>> begin Stored rows

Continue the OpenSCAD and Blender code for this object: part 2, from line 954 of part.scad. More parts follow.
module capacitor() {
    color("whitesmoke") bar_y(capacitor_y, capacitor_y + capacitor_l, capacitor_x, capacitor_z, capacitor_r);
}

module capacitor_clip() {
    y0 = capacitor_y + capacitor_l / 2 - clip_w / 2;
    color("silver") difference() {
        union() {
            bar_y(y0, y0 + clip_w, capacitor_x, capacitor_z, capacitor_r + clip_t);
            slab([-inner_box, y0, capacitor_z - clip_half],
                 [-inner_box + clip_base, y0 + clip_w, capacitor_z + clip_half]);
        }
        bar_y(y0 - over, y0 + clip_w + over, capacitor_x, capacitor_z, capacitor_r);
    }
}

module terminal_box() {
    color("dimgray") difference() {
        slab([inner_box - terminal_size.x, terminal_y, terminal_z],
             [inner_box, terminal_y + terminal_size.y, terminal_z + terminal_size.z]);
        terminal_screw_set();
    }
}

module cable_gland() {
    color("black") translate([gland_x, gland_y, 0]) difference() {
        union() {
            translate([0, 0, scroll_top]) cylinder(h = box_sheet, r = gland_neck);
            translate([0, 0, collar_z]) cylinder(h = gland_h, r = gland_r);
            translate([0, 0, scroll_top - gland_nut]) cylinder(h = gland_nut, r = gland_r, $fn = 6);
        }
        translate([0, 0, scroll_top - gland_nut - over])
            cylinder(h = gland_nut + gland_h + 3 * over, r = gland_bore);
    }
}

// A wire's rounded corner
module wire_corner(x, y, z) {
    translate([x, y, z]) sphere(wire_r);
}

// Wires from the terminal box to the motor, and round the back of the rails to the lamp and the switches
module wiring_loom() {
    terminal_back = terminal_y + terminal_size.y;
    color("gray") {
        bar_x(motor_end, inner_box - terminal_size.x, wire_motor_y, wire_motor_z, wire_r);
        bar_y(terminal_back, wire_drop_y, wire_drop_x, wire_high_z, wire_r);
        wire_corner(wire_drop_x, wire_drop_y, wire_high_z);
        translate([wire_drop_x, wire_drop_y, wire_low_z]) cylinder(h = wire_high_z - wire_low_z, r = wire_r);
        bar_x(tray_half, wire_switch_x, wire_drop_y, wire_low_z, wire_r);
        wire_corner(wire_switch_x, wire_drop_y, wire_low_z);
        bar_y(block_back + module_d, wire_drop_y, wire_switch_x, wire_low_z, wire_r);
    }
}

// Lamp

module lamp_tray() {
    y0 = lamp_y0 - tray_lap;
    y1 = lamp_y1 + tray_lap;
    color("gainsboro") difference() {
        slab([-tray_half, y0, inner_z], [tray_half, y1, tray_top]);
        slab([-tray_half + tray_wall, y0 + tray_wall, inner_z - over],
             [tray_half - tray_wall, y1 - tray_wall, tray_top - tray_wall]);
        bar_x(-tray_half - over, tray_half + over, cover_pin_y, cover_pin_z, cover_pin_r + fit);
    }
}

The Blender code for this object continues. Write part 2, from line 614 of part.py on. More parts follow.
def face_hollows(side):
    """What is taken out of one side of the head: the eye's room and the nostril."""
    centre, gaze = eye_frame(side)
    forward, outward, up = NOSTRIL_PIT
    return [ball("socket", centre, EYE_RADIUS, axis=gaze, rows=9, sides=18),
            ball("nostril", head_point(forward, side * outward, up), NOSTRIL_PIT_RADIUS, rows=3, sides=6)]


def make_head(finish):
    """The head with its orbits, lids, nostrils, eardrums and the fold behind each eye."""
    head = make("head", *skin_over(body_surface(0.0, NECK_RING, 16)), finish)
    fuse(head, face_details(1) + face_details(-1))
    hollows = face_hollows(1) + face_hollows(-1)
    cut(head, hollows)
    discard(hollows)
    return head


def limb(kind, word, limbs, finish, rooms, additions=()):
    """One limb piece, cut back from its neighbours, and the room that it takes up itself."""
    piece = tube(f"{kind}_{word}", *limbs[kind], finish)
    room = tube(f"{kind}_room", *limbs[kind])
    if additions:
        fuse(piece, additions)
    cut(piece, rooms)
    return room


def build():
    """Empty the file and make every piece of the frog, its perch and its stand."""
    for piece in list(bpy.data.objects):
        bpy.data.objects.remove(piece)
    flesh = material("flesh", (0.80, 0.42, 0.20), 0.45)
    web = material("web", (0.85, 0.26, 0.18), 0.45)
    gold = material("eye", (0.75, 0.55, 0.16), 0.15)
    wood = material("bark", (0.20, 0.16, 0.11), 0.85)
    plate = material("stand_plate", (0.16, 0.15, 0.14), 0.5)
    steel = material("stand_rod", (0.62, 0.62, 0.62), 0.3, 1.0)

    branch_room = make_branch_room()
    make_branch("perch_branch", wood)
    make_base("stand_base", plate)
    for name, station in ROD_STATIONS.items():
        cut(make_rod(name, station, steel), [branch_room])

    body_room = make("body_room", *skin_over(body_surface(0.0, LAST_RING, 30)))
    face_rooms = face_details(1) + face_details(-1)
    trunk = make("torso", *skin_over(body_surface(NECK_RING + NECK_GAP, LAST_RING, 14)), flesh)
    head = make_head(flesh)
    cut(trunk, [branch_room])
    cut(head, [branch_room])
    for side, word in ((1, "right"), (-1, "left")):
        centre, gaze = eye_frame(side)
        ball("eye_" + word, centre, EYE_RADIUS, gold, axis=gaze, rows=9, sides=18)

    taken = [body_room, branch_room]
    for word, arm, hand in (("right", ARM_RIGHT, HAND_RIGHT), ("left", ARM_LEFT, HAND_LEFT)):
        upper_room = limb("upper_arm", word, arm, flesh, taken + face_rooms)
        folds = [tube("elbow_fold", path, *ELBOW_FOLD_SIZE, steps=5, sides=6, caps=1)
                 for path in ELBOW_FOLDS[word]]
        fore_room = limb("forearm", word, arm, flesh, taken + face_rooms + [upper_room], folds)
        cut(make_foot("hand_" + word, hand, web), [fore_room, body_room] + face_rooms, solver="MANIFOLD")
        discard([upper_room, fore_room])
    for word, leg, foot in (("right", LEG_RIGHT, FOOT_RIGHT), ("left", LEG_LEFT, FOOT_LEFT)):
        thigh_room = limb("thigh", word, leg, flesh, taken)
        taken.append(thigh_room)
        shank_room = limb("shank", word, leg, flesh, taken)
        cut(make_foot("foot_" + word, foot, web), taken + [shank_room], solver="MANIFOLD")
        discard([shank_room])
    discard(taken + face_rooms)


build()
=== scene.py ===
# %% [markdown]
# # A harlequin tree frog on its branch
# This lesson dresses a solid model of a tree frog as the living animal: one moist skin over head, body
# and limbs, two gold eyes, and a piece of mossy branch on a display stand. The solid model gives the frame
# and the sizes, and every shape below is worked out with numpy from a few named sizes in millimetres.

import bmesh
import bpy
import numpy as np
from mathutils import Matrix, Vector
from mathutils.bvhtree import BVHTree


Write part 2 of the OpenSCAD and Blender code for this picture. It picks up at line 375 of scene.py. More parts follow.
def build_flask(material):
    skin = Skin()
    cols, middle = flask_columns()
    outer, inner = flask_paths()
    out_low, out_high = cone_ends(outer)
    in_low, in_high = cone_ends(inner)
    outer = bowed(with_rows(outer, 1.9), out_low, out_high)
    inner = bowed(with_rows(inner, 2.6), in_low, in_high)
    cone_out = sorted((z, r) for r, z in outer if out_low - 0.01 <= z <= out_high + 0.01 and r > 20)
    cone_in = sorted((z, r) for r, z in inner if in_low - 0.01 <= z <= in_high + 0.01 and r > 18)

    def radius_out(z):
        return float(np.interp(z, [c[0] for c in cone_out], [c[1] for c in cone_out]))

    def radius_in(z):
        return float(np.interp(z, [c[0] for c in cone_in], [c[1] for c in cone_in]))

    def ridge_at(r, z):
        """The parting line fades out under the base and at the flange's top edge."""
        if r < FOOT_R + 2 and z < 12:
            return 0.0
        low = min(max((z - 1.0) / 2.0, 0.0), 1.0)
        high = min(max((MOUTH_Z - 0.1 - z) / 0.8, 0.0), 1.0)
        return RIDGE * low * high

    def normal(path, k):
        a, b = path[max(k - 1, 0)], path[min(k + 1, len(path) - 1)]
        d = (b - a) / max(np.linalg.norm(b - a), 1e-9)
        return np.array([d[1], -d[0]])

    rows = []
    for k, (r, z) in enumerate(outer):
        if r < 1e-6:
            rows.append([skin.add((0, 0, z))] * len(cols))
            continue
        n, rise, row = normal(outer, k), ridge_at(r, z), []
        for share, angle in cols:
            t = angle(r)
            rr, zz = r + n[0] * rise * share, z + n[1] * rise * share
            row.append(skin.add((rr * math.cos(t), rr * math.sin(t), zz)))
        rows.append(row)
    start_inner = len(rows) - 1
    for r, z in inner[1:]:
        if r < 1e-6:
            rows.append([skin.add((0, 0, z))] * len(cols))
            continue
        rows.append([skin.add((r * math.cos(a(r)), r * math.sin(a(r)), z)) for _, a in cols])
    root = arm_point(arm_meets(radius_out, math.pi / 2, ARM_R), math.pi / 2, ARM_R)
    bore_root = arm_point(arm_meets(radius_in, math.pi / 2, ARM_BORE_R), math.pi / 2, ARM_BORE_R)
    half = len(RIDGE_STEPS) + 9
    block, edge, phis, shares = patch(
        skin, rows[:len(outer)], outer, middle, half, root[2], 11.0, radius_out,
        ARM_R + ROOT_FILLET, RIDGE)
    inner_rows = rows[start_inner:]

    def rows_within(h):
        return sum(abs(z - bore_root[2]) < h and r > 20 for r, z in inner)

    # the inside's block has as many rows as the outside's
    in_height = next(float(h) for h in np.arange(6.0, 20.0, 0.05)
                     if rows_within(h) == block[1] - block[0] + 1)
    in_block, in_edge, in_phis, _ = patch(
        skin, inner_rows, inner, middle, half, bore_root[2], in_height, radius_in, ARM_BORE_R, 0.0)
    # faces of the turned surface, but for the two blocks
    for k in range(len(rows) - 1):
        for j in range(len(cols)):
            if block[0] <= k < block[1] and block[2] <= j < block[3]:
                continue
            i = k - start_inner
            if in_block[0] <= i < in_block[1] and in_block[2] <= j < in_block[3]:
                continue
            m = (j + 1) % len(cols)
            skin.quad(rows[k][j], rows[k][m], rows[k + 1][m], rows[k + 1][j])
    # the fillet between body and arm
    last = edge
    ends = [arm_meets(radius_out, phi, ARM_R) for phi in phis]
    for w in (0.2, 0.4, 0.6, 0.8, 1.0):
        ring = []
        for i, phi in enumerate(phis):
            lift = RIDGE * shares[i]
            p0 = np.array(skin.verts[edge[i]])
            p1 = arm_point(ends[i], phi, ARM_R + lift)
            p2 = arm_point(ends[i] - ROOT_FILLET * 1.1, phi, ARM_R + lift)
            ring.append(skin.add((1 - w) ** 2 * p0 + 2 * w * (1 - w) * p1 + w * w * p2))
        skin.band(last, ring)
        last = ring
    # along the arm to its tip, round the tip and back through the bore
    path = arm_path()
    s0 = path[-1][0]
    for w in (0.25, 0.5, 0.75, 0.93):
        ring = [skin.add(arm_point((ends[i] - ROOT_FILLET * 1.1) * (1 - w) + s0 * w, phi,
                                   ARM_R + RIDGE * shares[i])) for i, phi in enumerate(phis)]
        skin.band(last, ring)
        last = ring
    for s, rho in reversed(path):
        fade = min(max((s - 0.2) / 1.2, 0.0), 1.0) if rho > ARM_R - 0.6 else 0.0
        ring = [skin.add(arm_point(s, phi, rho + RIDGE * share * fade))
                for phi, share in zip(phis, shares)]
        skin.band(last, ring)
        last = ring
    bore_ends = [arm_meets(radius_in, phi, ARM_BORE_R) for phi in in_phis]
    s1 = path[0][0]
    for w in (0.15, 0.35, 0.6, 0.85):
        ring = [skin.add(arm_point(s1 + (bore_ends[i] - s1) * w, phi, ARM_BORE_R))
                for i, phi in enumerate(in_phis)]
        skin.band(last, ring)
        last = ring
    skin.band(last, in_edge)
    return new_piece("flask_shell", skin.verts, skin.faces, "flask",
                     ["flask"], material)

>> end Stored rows

Written problem:
Each line from the line with "taken = [body_room, branch_room]" to the line with "# and the sizes, and" is to be echoed exactly; both boundary lines are included, and nothing else is to be output.

Written answer:
    taken = [body_room, branch_room]
    for word, arm, hand in (("right", ARM_RIGHT, HAND_RIGHT), ("left", ARM_LEFT, HAND_LEFT)):
        upper_room = limb("upper_arm", word, arm, flesh, taken + face_rooms)
        folds = [tube("elbow_fold", path, *ELBOW_FOLD_SIZE, steps=5, sides=6, caps=1)
                 for path in ELBOW_FOLDS[word]]
        fore_room = limb("forearm", word, arm, flesh, taken + face_rooms + [upper_room], folds)
        cut(make_foot("hand_" + word, hand, web), [fore_room, body_room] + face_rooms, solver="MANIFOLD")
        discard([upper_room, fore_room])
    for word, leg, foot in (("right", LEG_RIGHT, FOOT_RIGHT), ("left", LEG_LEFT, FOOT_LEFT)):
        thigh_room = limb("thigh", word, leg, flesh, taken)
        taken.append(thigh_room)
        shank_room = limb("shank", word, leg, flesh, taken)
        cut(make_foot("foot_" + word, foot, web), taken + [shank_room], solver="MANIFOLD")
        discard([shank_room])
    discard(taken + face_rooms)


build()
=== scene.py ===
# %% [markdown]
# # A harlequin tree frog on its branch
# This lesson dresses a solid model of a tree frog as the living animal: one moist skin over head, body
# and limbs, two gold eyes, and a piece of mossy branch on a display stand. The solid model gives the frame
# and the sizes, and every shape below is worked out with numpy from a few named sizes in millimetres.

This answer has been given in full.